Stated exercise: Identify and pull out each line of the entries in which "materials" occurs.

(Structured object records)
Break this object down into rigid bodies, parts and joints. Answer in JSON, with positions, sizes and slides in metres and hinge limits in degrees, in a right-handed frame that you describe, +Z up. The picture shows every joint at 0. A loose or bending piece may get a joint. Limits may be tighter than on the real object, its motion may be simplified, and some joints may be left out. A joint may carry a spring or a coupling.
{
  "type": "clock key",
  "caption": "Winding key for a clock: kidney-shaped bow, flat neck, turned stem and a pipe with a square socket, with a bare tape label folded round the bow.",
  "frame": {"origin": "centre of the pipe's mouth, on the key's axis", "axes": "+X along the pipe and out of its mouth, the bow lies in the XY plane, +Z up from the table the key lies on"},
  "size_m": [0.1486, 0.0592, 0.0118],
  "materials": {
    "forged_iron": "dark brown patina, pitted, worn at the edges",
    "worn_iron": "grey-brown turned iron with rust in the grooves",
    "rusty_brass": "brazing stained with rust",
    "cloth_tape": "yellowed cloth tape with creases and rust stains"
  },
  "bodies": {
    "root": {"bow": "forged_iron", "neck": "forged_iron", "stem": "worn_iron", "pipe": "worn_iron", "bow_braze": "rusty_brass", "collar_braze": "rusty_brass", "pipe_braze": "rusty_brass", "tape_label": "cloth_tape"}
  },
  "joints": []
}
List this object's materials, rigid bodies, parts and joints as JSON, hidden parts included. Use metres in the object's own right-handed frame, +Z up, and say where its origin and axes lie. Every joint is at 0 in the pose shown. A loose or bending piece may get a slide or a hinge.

Answer to the problem:
  "materials": {
List this object's materials, rigid bodies, parts and joints as JSON, hidden parts included. Use metres in the object's own right-handed frame, +Z up, and say where its origin and axes lie. Every joint is at 0 in the pose shown. A loose or bending piece may get a slide or a hinge.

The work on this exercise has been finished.